Oxford philosopher of information Luciano Floridi (The Fourth Revolution, Oxford U. Press, 2014) offers a solution along this line. After the digital revolution, humans have migrated into the infosphere and exist as information. Data, information is not something we have, it is what we are. Humans are “inforgs,” rather than cyborgs. Inforgs are their information and therefore a violation of privacy is more like kidnapping than robbery. Misuse of that information that constitutes my being is clearly a violation of my autonomy, freedom, intimacy, and confidentiality. For the inforg, the important question with regard to privacy is what information makes up my being and what information is merely something that I have. Floridi proposes answering this question by assuming that all data/information that is “self-constituted” makes up the identity/being of the inforg. The problem with this answer is that inforgs exist within the infosphere, which is a networked reality, based on connectivity, flow, participation, and other network norms. Information never stands alone, but is always connected, linked, associated with other information. Furthermore, information is not the product of any one entity, human or non-human, but a product of networked actors. This is why big data is useful and important. Big data is only possible and interesting because information knows no boundaries, not even that of self and other. This means that information is never “self-constituted,” but always constituted by the network, that is, by many different actors working together. The mobile devices, digital infrastructures, operating systems, apps, and algorithms that work together to produce my Facebook profile all play their part. I did not create my Facebook profile – or any other information in the infosphere – all by myself, with my native abilities, without any help form my friends. So if information cannot be “self-constituted,” inforgs can’t either. The network is the actor, as Bruno Latour would say. Cognition, agency, and Identity are distributed. This leads us to ask: What kind of privacy, if any, does the network have? Is privacy a concept that has meaning in the infosphere at all?
The legal scholar Juli Cohen (Configuring the Networked Self, Yale U. Press, 2012) argues that current legal definitions of privacy are based on the possessive individualism of the European Enlightenment heritage coupled with modern liberalism. The autonomous rational subject of liberal tradition must be removed from the foundations of legal thought and replaced by a “networked self.” The networked self is not merely information, but is embodied in material reality and involved (for Cohen “networked”) in historically dynamic social contexts. Floridi would not deny this. The inforg is not made up of bits and bytes. The physical world is also a world of meaning and therefore information. Nonetheless, Cohen makes it clear that the networked self is not “self-constituted,” but a part of mutually constituting networks of embodied, historical, cultural reality. In this view, privacy is defined as the right to perform “socially situated processes and practices of boundary management.” The important boundary is not, as one would expect from traditional communication privacy management theory, that between self and other, or individual and society. It is the boundary between innovation, contingency, change on the one side, and conformism, heteronomy, and domination on the other. For Cohen, the interest in and right to privacy is based on the individual and collective concern for an open future, for change, development, innovation, and creativity.

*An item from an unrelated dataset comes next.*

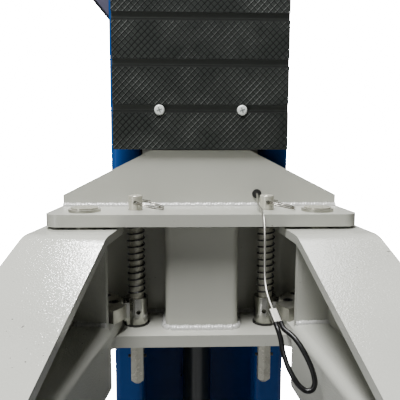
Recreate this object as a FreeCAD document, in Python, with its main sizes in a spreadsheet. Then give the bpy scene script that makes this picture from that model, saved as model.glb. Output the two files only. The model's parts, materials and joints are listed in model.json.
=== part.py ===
import FreeCAD, Part
import math
import os
import re

import Sketcher

# One complete post of a two post car lift, in millimetres.
# X runs across the post, +Y runs away from the car, +Z is up.
# The origin is on the floor under the middle of the column's front.
Vector = FreeCAD.Vector
Rotation = FreeCAD.Rotation
UP = Vector(0, 0, 1)

doc = FreeCAD.newDocument("TwoPostLift")
sheet = doc.addObject("Spreadsheet::Sheet", "Sizes")

DRIVING_SIZES = [
    ("base_width", 520, "base plate across the post"),
    ("base_front", 120, "base plate in front of the column"),
    ("base_back", 110, "base plate behind the column"),
    ("base_thick", 20, "base plate thickness"),
    ("base_corner", 20, "base plate corner radius"),
    ("anchor_inset", 45, "anchor hole from the plate's edge"),
    ("anchor_hole", 22, "anchor hole diameter"),
    ("rib_reach", 80, "base rib along the floor"),
    ("rib_height", 130, "base rib up the column"),
    ("rib_thick", 10, "base rib thickness"),
    ("rib_nose", 15, "upright end of a base rib"),
    ("rib_inset", 45, "side rib from the column's front and back"),
    ("back_rib_spread", 90, "back rib from the middle"),
    ("column_width", 300, "column outside width"),
    ("column_depth", 270, "column outside depth"),
    ("column_top", 2800, "column top above the floor"),
    ("column_wall", 6, "column sheet thickness"),
    ("column_bend", 11, "outside radius of the column's bends"),
    ("slot_width", 200, "slot between the column's lips"),
    ("lip_depth", 46, "lip turned back into the column"),
    ("cap_sheet", 4, "cap sheet thickness"),
    ("cap_skirt", 45, "cap skirt height"),
    ("cap_gap", 1, "room between cap skirt and column"),
    ("ladder_width", 124, "lock ladder width"),
    ("ladder_thick", 12, "lock ladder thickness"),
    ("ladder_bottom", 260, "lock ladder foot above the floor"),
    ("ladder_top", 2560, "lock ladder head above the floor"),
    ("ladder_pitch", 120, "distance between lock windows"),
    ("ladder_windows", 18, "number of lock windows"),
    ("window_width", 68, "lock window width"),
    ("window_height", 46, "lock window height"),
    ("cylinder_outside", 58, "hydraulic cylinder outside diameter"),
    ("cylinder_back", 150, "cylinder axis behind the column's front"),
    ("cylinder_length", 1040, "cylinder length with its foot and head"),
    ("cylinder_foot", 90, "cylinder foot flange diameter"),
    ("foot_thick", 16, "cylinder foot flange thickness"),
    ("head_outside", 70, "cylinder head diameter"),
    ("head_length", 60, "cylinder head length"),
    ("ram_diameter", 38, "ram diameter"),
    ("ram_stub", 34, "ram standing out of the head"),
    ("cover_width", 62, "latch cover out from the column"),
    ("cover_depth", 130, "latch cover along the column's side"),
    ("cover_bottom", 1310, "latch cover bottom above the floor"),
    ("cover_height", 240, "latch cover height"),
    ("cover_slope", 74, "height of the cover's sloping ends"),
    ("cover_front", 30, "latch cover behind the column's front"),
    ("hinge_height", 1000, "top of the top hinge plate above the floor"),
    ("hinge_thick", 18, "hinge plate thickness"),
    ("hinge_gap", 165, "clear height between the hinge plates"),
    ("hinge_half", 231, "top hinge plate half width at its front"),
    ("hinge_end", 224, "top hinge plate half width at the gusset"),
    ("hinge_front", 134.5, "top hinge plate front before the column"),
    ("hinge_shoulder", 172, "hinge plate half width at its back"),
    ("hinge_corner", 22, "hinge plate corner radius"),
    ("lower_front", 132, "bottom hinge plate front before the column"),
    ("ear_radius", 60, "bottom hinge plate round ear radius"),
    ("ear_blend", 16, "hollow corner between plate and ear"),
    ("carriage_front", 20, "carriage face before the column's front"),
    ("carriage_sheet", 10, "carriage plate thickness"),
    ("carriage_drop", 24, "carriage below the bottom hinge plate"),
    ("carriage_rise", 592, "carriage above the top hinge plate"),
    ("slot_gap", 5, "carriage to column lip"),
    ("wing_gap", 12, "carriage wing behind the column lip"),
    ("wing_depth", 210, "carriage wing end behind the column's front"),
    ("side_gap", 10, "carriage wing to column side"),
    ("block_gap", 0.3, "slide block running gap"),
    ("block_height", 150, "slide block height"),
    ("block_inset", 10, "slide block from the carriage's end"),
    ("web_thick", 10, "upright web between the hinge plates"),
    ("web_half", 172, "web half width"),
    ("gusset_thick", 18, "gusset plate thickness"),
    ("gusset_half", 222, "gusset plate half width at its foot"),
    ("gusset_end", 18, "gusset plate end height"),
    ("gusset_height", 90, "gusset plate height"),
    ("gusset_top_half", 80, "gusset plate half width at its top"),
    ("spacer_width", 112, "spacer box width"),
    ("spacer_front", 105, "spacer box front before the column"),
    ("spacer_wall", 8, "spacer box wall"),
    ("spacer_corner", 10, "spacer box corner radius"),
    ("bumper_half", 139.5, "door bumper half width"),
    ("bumper_thick", 25, "door bumper thickness"),
    ("bumper_row", 70.5, "door bumper panel height"),
    ("bumper_rows", 7, "number of bumper panels"),
    ("bumper_groove", 13, "plain groove between bumper panels"),
    ("bumper_cut", 4, "depth of a bumper groove"),
    ("bumper_lift", 1.5, "bumper above the gusset's top"),
    ("pivot_half", 177, "arm pivot from the middle"),
    ("pivot_front", 96, "arm pivot before the column's front"),
    ("pivot_pin", 40, "arm pin diameter"),
    ("pin_proud", 6, "arm pin above the top hinge plate"),
    ("pin_under", 12, "arm pin below the bottom hinge plate"),
    ("pin_fit", 0.05, "running clearance at the arm pin"),
    ("ring_outside", 48, "arm pin ring outside diameter"),
    ("ring_thick", 4, "arm pin ring thickness"),
    ("ring_groove", 1.5, "depth of the ring's groove in the arm pin"),
    ("arm_width", 116, "arm top plate and tube width"),
    ("arm_plate", 12, "arm top plate thickness"),
    ("arm_gap", 4, "arm top plate below the hinge plate"),
    ("arm_bend", 85, "bend of the top plate before the pivot"),
    ("arm_slope", 21, "slope of the top plate in degrees"),
    ("arm_bend_radius", 70, "outside radius of the top plate's bend"),
    ("root_gap", 2, "arm root plate above the hinge plate"),
    ("root_thick", 19, "arm root plate thickness"),
    ("root_half", 54, "arm root plate half width"),
    ("end_flat", 0.5, "half of the flat left at the tip of a round end"),
    ("sleeve_outside", 60, "arm sleeve diameter"),
    ("tube_start", 72, "arm tube end before the pivot"),
    ("tube_length", 640, "arm tube length"),
    ("tube_height", 100, "arm tube height"),
    ("tube_wall", 8, "arm tube wall"),
    ("tube_corner", 12, "arm tube corner radius"),
    ("tube_lift", 32, "arm tube top above the bottom hinge plate"),
    ("stiffener", 10, "thickness of the arm's end wall and middle web"),
    ("wall_inset", 6, "end wall in from the tube's side"),
    ("left_angle", 7.8, "left arm turned outward in degrees"),
    ("right_angle", 4.9, "right arm turned outward in degrees"),
    ("gear_thick", 20, "toothed sector thickness"),
    ("gear_tip", 55.5, "toothed sector tip radius"),
    ("gear_bore", 31, "toothed sector inside radius"),
    ("gear_depth", 4.5, "tooth depth"),
    ("gear_pitch", 9, "angle from tooth to tooth in degrees"),
    ("gear_teeth", 14, "number of tooth gaps in the sector"),
    ("gear_first", 4, "angle of the first tooth gap in degrees"),
    ("gear_low", -35, "angle where the sector starts in degrees"),
    ("gear_high", 130, "angle where the sector ends in degrees"),
    ("horn_radius", 63, "stop horn radius"),
    ("horn_end", -3, "angle where the stop horn ends in degrees"),
    ("tooth_gap", 1.2, "room between sector teeth and jaw"),
    ("tooth_root_share", 0.55, "half width of a tooth gap's bottom in quarter pitches"),
    ("tooth_flank", 0.5, "widening of a tooth gap for each millimetre outward"),
    ("gear_screws", 3, "screws that hold the toothed sector"),
    ("screw_first", 9, "angle of the first sector screw in degrees"),
    ("screw_pitch", 52, "angle from sector screw to sector screw in degrees"),
    ("screw_circle", 41, "radius of the circle that the sector screws stand on"),
    ("screw_head", 15.4, "sector screw head diameter"),
    ("screw_height", 10, "sector screw head height"),
    ("screw_socket", 8, "sector screw socket across its flats"),
    ("screw_sink", 5, "sector screw socket depth"),
    ("screw_room", 0.3, "room round and under a sector screw's head"),
    ("latch_half", 102, "restraint pin from the middle"),
    ("latch_front", 78.6, "restraint pin before the column's front"),
    ("latch_pin", 22, "restraint pin diameter"),
    ("latch_hole", 24, "restraint pin hole in the hinge plates"),
    ("latch_proud", 22, "restraint pin above the top hinge plate"),
    ("latch_under", 81, "restraint pin below the bottom hinge plate"),
    ("latch_chamfer", 5, "restraint pin point chamfer"),
    ("latch_edge", 1, "restraint pin head chamfer"),
    ("latch_flats", 20, "restraint pin across its six flats below the collar"),
    ("stop_pin", 5, "stop pin diameter"),
    ("stop_length", 29, "stop pin length"),
    ("stop_drop", 36.5, "stop pin below the bottom hinge plate"),
    ("stop_fit", 0.05, "stop pin clearance in its hole"),
    ("latch_cross", 10.5, "ring hole below the restraint pin's top"),
    ("collar_outside", 35, "restraint collar diameter"),
    ("collar_height", 42, "restraint collar height"),
    ("collar_fit", 0.05, "collar bore clearance on its pin"),
    ("collar_pin", 7, "set pin hole in the collar"),
    ("jaw_width", 24, "collar jaw width"),
    ("jaw_drop", 6, "collar jaw below the collar's top"),
    ("jaw_foot", 7.5, "height of the jaw's foot below its teeth"),
    ("jaw_relief", 4, "jaw's foot set back from its teeth"),
    ("washer_outside", 39, "washer under the collar"),
    ("washer_thick", 2.4, "washer thickness"),
    ("spring_wire", 2.6, "restraint spring wire"),
    ("spring_mean", 25.6, "restraint spring mean diameter"),
    ("spring_pitch", 10.3, "restraint spring coil pitch"),
    ("spring_steps", 16, "straight steps in a turn of the spring"),
    ("spring_sides", 6, "sides of the spring's wire"),
    ("spring_room", 0.2, "spring end to its seat"),
    ("pull_ring", 46, "pull ring mean diameter"),
    ("pull_wire", 3.2, "pull ring wire"),
    ("pull_rest", 0.3, "pull ring above the hinge plate and its hole"),
    ("cable_hole", 12, "cable hole in the gusset plate"),
    ("cable_hole_x", 92, "cable hole from the middle"),
    ("cable_hole_rise", 19.5, "cable hole above the hinge plate"),
    ("grommet_flange", 15, "cable grommet flange diameter"),
    ("grommet_lip", 2, "cable grommet flange thickness"),
    ("cable_diameter", 3, "release cable diameter"),
    ("crimp_width", 13.2, "crimp sleeve width"),
    ("crimp_thick", 7, "crimp sleeve thickness"),
    ("crimp_length", 21, "crimp sleeve length"),
    ("loop_diameter", 6.4, "sleeved loop diameter"),
    ("extension_gap", 2, "extension tube inside the arm tube"),
    ("extension_rest", 0.3, "extension tube above the arm tube's floor"),
    ("extension_wall", 8, "extension tube wall"),
    ("extension_start", 330, "extension tube rear end before the pivot"),
    ("extension_end", 1030, "extension tube front end before the pivot"),
    ("socket_bore", 50, "pad socket bore"),
    ("stem_fit", 0.05, "pad stem clearance in its socket"),
    ("stem_foot", 12, "pad stem above the socket's bottom"),
    ("pad_diameter", 124, "lifting pad diameter"),
    ("pad_plate", 12, "lifting pad plate thickness"),
    ("pad_rubber", 22, "lifting pad rubber thickness"),
    ("pad_lift", 24, "lifting pad plate above its socket"),
    ("pad_groove", 6, "groove in the pad rubber"),
]
for row, (alias, value, meaning) in enumerate(DRIVING_SIZES, start=1):
    sheet.set(f"A{row}", meaning)
    sheet.set(f"B{row}", str(value))
    sheet.setAlias(f"B{row}", alias)
doc.recompute()
ALIASES = {alias for alias, value, meaning in DRIVING_SIZES}
NEAR = 0.1  # how far from its worked out place an edge may lie and still be picked
ALONG = 0.99  # share of an edge's run that lies along an axis for it to be picked
PAST = 1  # how far a cutting shape reaches past the surface that it cuts
NODES = []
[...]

This view is promising, but Cohen’s supposition that surveillance and big data semi-automatically lead to suppression of creativity is unwarranted. Of course there are many cases where complete surveillance – for example, radar traffic monitoring – does lead to conformism. If I know that every slight violation of the speed limit will automatically cost me money, I don’t make any free decisions about how fast I drive. But in the case of personalized services derived from big data, it is precisely what makes me different form all others that is being taken account of and encouraged. The more “they” know about me, the more my individuality, preferences, and idiosyncrasies, are acknowledge and supported. Paradoxically, total surveillance leads to total acceptance and encouragement of diversity. Big data is at once post-modernism’s worst nightmare and its most beautiful dream: the absolute panopticon that supports diversity, innovation, and creativity. Of course, this is a best case scenario, and critical theorists, including Cohen who openly acknowledges her debt to post-modern theory, will quickly point to abuse and assume the worst case. Even in the worst case, however, big data violations of privacy would have to be assessed on a contextual basis. Cohen’s networked self exists in social contexts. As Nissenbaum argued, expectations – and thus rights – to privacy can only be established within concrete contexts of social and communal action. There are no general, universal expectations and rights to privacy. The boundaries, whose management privacy should protect are therefore the always negotiable frames that contextualize social action and subjectivity. This means that a theory of privacy needs to ask how networked selves, or actors who are networks and whose identities are distributed throughout the network negotiate boundaries, frames, contexts, and associations. Perhaps what we need is a “network publicy management theory.” In terms of information theory, this means that a difference has the right to expect to be able to make a difference. Being a difference that makes a difference is what constitutes the informational self. This is what informational privacy is all about and it is what the legal system should protect.